Alternativ sei es denkbar, der den Kindern zustehende Überschussanteil getrennt für jeden Elternteil zu berechnen. In diesem Fall würde der Überschuss jedes Elternteils separat berücksichtigt und ein Teil davon nach dem Prinzip “ein grosser Kopf und so viele kleine Köpfe, wie es Kinder gibt” den Kindern zugewiesen. Bei zwei Kindern würde dies bedeuten, dass diese jeweils einen Anspruch auf 1/4 des Überschusses der Mutter und 1/4 des Überschusses des Vaters hätten.
Das Bundesgericht gibt in der Folge der ersten Lösungsvariante den Vorzug. Es seien keine triftigen Gründe erkennbar, die eine unterschiedliche Behandlung des Kindes je nach Familienstand seiner Eltern rechtfertigen würden. Es bestehe auch keine Gefahr einer indirekten Subventionierung des anderen Elternteils, da der virtuelle Überschussanteil, der für den anderen Elternteil berechnet wird, beim unterhaltspflichtigen Elternteil verbleibe. Zudem verringere die Berücksichtigung von zwei grossen Köpfen indirekt den Anteil der Kinder (E. 5.4.2).
Kommentar
Das bundesgerichtliche Urteil behandelt eine in der Lehre bislang umstrittene Frage und markiert damit einen weiteren Schritt auf dem Weg zur vom Bundesgericht angestrebten schweizweiten Vereinheitlichung der Unterhaltsberechnung.
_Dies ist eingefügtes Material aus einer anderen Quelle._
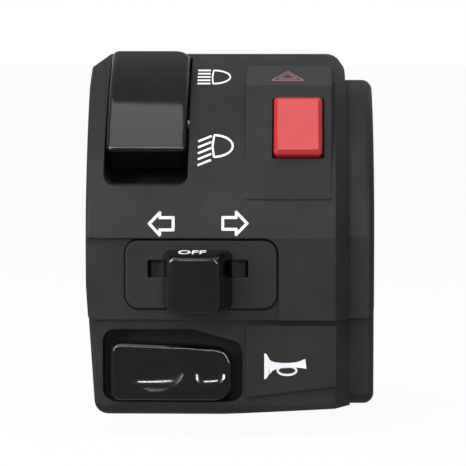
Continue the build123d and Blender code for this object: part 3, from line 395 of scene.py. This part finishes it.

Ohne Weiteres zuzustimmen ist dem Urteil, soweit es festhält, dass Kinder unverheirateter Eltern bei alternierender Obhut Anspruch darauf haben, am Überschuss beider Elternteile zu partizipieren. Dies im Unterschied zu Kindern unverheirateter Eltern, die unter der Alleinobhut eines Elternteils stehen. Diesfalls partizipieren die Kinder einzig am Überschuss des nichtobhutsberechtigen Elternteils.
Betreffend den Verteilschlüssel wäre es angesichts der in BGE 149 III 441 begründeten und in diesem Blog begrüssten Rechtsprechung konsequent gewesen, den Überschussanteil der Kinder für jeden Elternteil separat zu berechnen. Im genannten Leiturteil hielt das Bundesgericht für Kinder unverheirateter Eltern, die unter der Alleinobhut stehen, fest, dass für den unterhaltsansprechenden Elternteil kein virtueller Überschussanteil auszuscheiden sei. Nach vorliegender Ansicht scheint das auch bei alternierender Obhut nicht opportun. Es ist generell darauf zu verzichten, virtuelle Überschussanteile auszuscheiden. So wäre es auch im Rahmen einer Scheidung für die Berechnung des Überschussanteils der Kinder angezeigt, analog BGE 149 III 441 vorzugehen, wenn der unterhaltsberechtigte Ehegatte keinen Anspruch auf nachehelichen Unterhalt hat.
Dass Kinder unverheirateter Eltern einen höheren Überschussanteil erhalten als Kinder verheirateter Eltern, lässt sich sachlich begründen, da der unterhaltspflichtige Elternteil von Kindern unverheirateten Eltern den Überschuss einzig mit den Kindern und nicht noch mit dem anderen Elternteil zu teilen hat. Er verfügt damit über eine höhere Leistungsfähigkeit, was die unterschiedliche Berechnung des Überschussanteils rechtfertigt.